Pseudophilautus variabilis, also known as the variable bush frog or variable bubble-nest frog, was a species of frog in the family Rhacophoridae. This now extinct species was endemic to Sri Lanka. Despite extensive searches in recent times, it is only known from collections prior to 1858. The reasons for its disappearance are unknown but probably involve habitat loss.

==Taxonomy==
Pseudophilautus variabilis is only known with certainty from its lectotype. The original type series consisted of ten syntypes, probably representing collections from several locations but without more specific information on their origins than "Ceylon". Therefore, the female illustrated in the species description was chosen as the lectotype in 2001. One of the paralectotypes was in 2007 described as a new species, Pseudophilautus pardus, by Meegaskumbura and colleagues.

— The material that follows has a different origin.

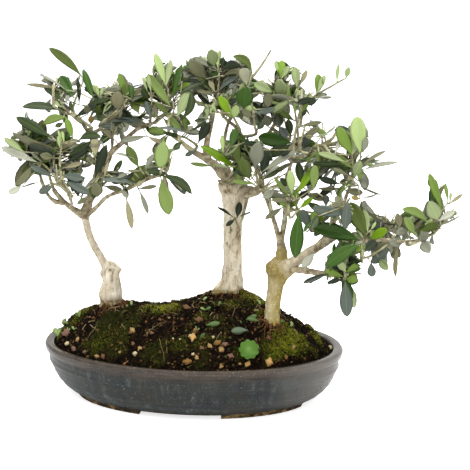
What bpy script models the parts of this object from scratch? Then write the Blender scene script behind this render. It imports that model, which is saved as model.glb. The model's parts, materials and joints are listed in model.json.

Pseudophilautus wynaadensis from India has sometimes been mixed with this species.

==Description==
The lectotype of Pseudophilautus variabilis is an adult female that measures 36–37 mm in snout–vent length. The body is moderately elongate. The tympanum is rather indistinct while the supra-tympanic fold is distinct. The fingers and toes are moderately long; fingers have dermal fringes but no webbing whereas toes are medially webbed.